En clair, pour assurer le désengagement des bases de Ménaka, Gossi et de Gao [la plus importante], il faudra très probablement déployer temporairement au Mali des capacités supplémentaires en matière de protection et de soutien médical. C’est ce qu’a d’ailleurs indiqué M. Macron.
« Nous allons donc progressivement fermer, dans un exercice qui va prendre quatre à six mois, les bases qui sont présentes au Mali. Pendant ce temps, nous allons déployer des forces importantes, à la fois logistiques et de sécurisation de notre retrait. De même que nous allons continuer d’assurer les missions de sécurisation de la MINUSMA [Mission multidimensionnelle intégrée des Nations unies pour la stabilisation du Mali] », a expliqué le président français. Cela vaudra aussi pour l’EUTM Mali, la mission conduite par l’Union européenne [UE] pour former les forces armées maliennes [FAMa].
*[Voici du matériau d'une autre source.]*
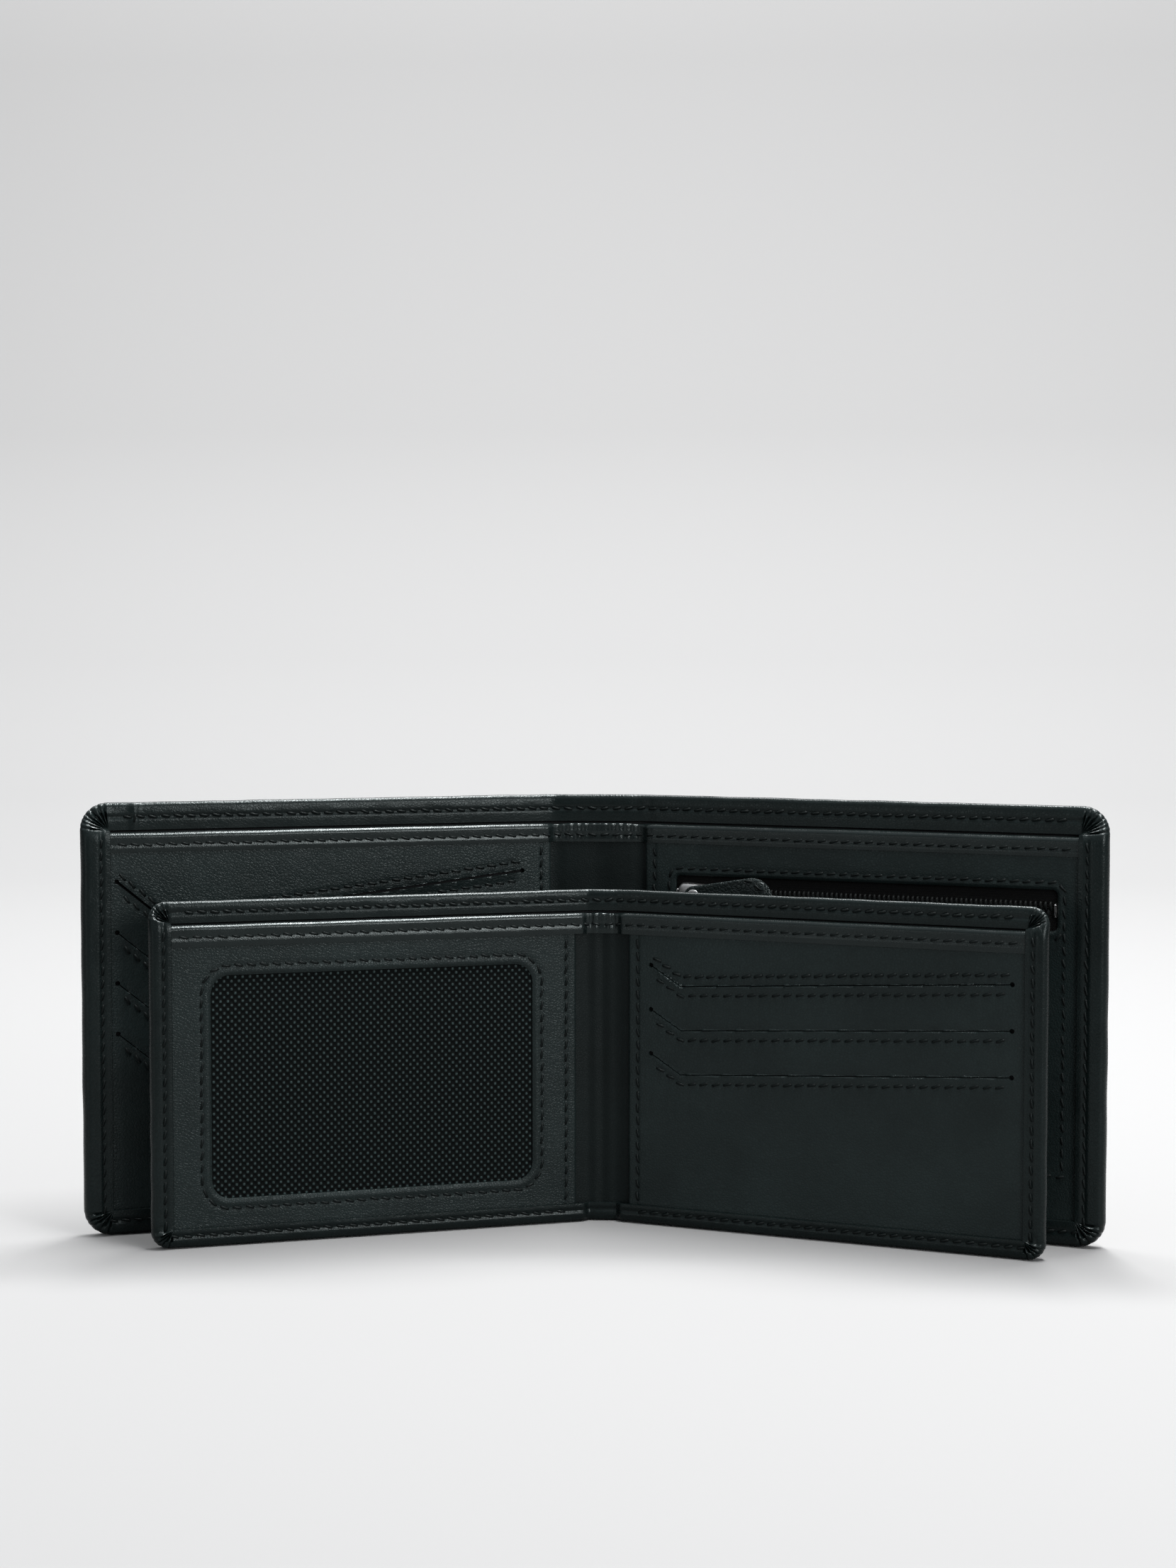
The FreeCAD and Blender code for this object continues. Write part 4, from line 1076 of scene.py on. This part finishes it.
def stage():
    """Pale seamless floor, a world brighter overhead, and soft lights."""
    profile = [(-1.6, 0.0), (0.9, 0.0), (1.15, 0.03), (1.35, 0.12), (1.5, 0.3), (1.55, 0.6), (1.55, 2.4)]
    rings = [[(-2.5, y, z), (2.5, y, z)] for y, z in profile]
    points = [point for ring in rings for point in ring]
    faces = [[2 * i, 2 * i + 1, 2 * i + 3, 2 * i + 2] for i in range(len(profile) - 1)]
    mesh = bpy.data.meshes.new("floor")
    mesh.from_pydata(points, [], faces)
    mesh.shade_smooth()
    floor = linked("floor", mesh)
    shader = Shader("pale_floor")
    shader.inputs["Base Color"].default_value = (0.175, 0.175, 0.175, 1)
    shader.inputs["Roughness"].default_value = 0.9
    shader.inputs["Specular IOR Level"].default_value = 0.1
    mesh.materials.append(shader.material)

    world = bpy.data.worlds.new("studio")
    bpy.context.scene.world = world
    world.use_nodes = True
    tree = world.node_tree
    heading = tree.nodes.new("ShaderNodeTexCoord")
    parts = tree.nodes.new("ShaderNodeSeparateXYZ")
    tree.links.new(heading.outputs["Generated"], parts.inputs[0])
    rise = tree.nodes.new("ShaderNodeMapRange")
    for name, number in (("From Min", 0.0), ("From Max", 0.8), ("To Min", 0.06), ("To Max", 1.10)):
        rise.inputs[name].default_value = number
    tree.links.new(parts.outputs["Z"], rise.inputs["Value"])
    tree.links.new(rise.outputs["Result"], tree.nodes["Background"].inputs["Strength"])
    tree.nodes["Background"].inputs["Color"].default_value = (0.94, 0.97, 1.0, 1)
    softbox("strip", (0.16, 0.04, 1.0), (0.0, 0.0, 0.05), (0.9, 0.12), 31.0)
    softbox("wall", (0.0, 0.75, 1.7), (0.0, 1.5, 0.4), (2.4, 0.5), 118.0)
    softbox("window", (0.67, -0.87, 0.36), (0.0, 0.0, 0.05), (0.45, 0.35), 7.0)
    softbox("fill", (-0.75, -1.0, 0.10), (0.0, 0.0, 0.05), (0.5, 0.3), 0.9)


def softbox(name, spot, aim, size, power):
    light = bpy.data.lights.new(name, "AREA")
    light.shape = "RECTANGLE"
    light.size, light.size_y = size
    light.energy = power
    lamp = linked(name, light)
    lamp.location = spot
    lamp.rotation_euler = (Vector(aim) - Vector(spot)).to_track_quat("-Z", "Y").to_euler()


def camera():
    """A little above the wallet's top and to its right, turned back towards it and tipped slightly down."""
    azimuth, pitch = math.radians(3.194), math.radians(3.327)
    data = bpy.data.cameras.new("camera")
    data.lens = 62.3
    data.sensor_width = 36.0
    eye = linked("camera", data)
    eye.location = (0.03516, OUTER.axis_y * MM - 0.67743, 0.14608)
    ahead = Vector((-math.sin(azimuth), math.cos(azimuth), 0)) * math.cos(pitch)
    eye.rotation_euler = (ahead - Vector((0, 0, math.sin(pitch)))).to_track_quat("-Z", "Y").to_euler()
    bpy.context.scene.camera = eye


bpy.context.scene.view_settings.view_transform = "Standard"
stage()
camera()

for part in (OUTER, INSERT):
    for side in (-1, 1):
        cover_half(part, side)
        linings(part, side)
        centre_strip(part, side)
        binding_half(part, side)

leaf_threads(OUTER, -1, card_panel(OUTER, -1, OUTER_SLOTS, "card_panel", "card_pocket", 101))
leaf_threads(INSERT, 1, card_panel(INSERT, 1, INSERT_SLOTS, "insert_card_panel", "insert_card_pocket", 103))

window_ring = window_panel(INSERT, -1, "id_frame_panel", WINDOW, 105, 1.0)
leaf_threads(INSERT, -1, [(window_ring, INSERT.face_front - 0.10)])
identity_pocket(INSERT, -1)

zip_ring = window_panel(OUTER, 1, "coin_panel", ZIP, 107, 0.9)
bag_side = ZIP.far + ZIP.seam
bag_near = ZIP.near - ZIP.seam
bag_run = [(bag_side, ZIP.low), (bag_side, COIN_LOW), (bag_near, COIN_LOW), (bag_near, ZIP.low)]
leaf_threads(OUTER, 1, [(zip_ring, OUTER.face_front - 0.10), (bag_run, OUTER.face_front - 0.06)])
zip_rows(OUTER, 1)
slider(OUTER, 1)
puller(OUTER, 1)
« Nous allons faire ce travail de réarticulation du dispositif en bonne intelligence avec les armées maliennes, que nous connaissons bien », a continué M. Macron, qui a admis qu’il y aurait, de fait, « moins d’opérations de lutte contre le terrorisme » durant cette phase.
« Compte tenu des choix de la junte malienne, il y en a moins eu dans la zone où elle est exposée puisqu’elle a décidé de beaucoup moins travailler sur ce sujet », a souligné le président français, avant de dénoncer le recours aux services du groupe paramilitaire russe « Wagner » par la junte malienne, sur « la base de financements qu’il appartiendra de clarifier pour le peuple malien lui-même ».
Comme cela avait déjà été prévu dans les plans annoncés en juin par M. Macron, le Niger sera la plaque tournante des opérations menées au Sahel.
« Nous allons, en lien avec les autorités nigériennes et [celles] de toute la région, d’abord organiser cette sortie du territoire malien […] et nous allons réaticuler des forces qui sont déjà présentes au Niger, en lien étroit avec les forces armées nigériennes », a-t-il dit, précisant que les forces spéciales françaises actuellement présentes au Burkina Faso y seront maintenues.
Ce nouveau dispositif sera « africano-européen », comme « je l’avais annoncé après [les sommets de] Pau et N’Djamena », a continué M. Macron, rappelant que « Barkhane avait vocation à évoluer en Takuba ». En outre, a-il continué, il dépendra « de ce que nous allons discuter avec nos partenaires africains dans les prochaines semaines. Et donc, c’est l’expression des besoins des armées du G5 Sahel et de l’initiative d’Accra, en lien très étroit avec la Cédéao [Communauté économique des États de l’Afrique de l’Ouest, ndlr] qui va recalibrer le soutien des Européens, la France étant en quelque sorte la nation-cadre au sens militaire ».
« Soutien en termes d’équipements, de formations, de coopérations. Et soutien également par des forces spéciales dans la lutte contre le terrorisme. C’est comme ça que nous allons réarranger les choses, parce qu’il y a une continuité complète entre l’évolution de Barkhane vers Takuba. C’est exactement l’esprit de Takuba », a conclu M. Macron.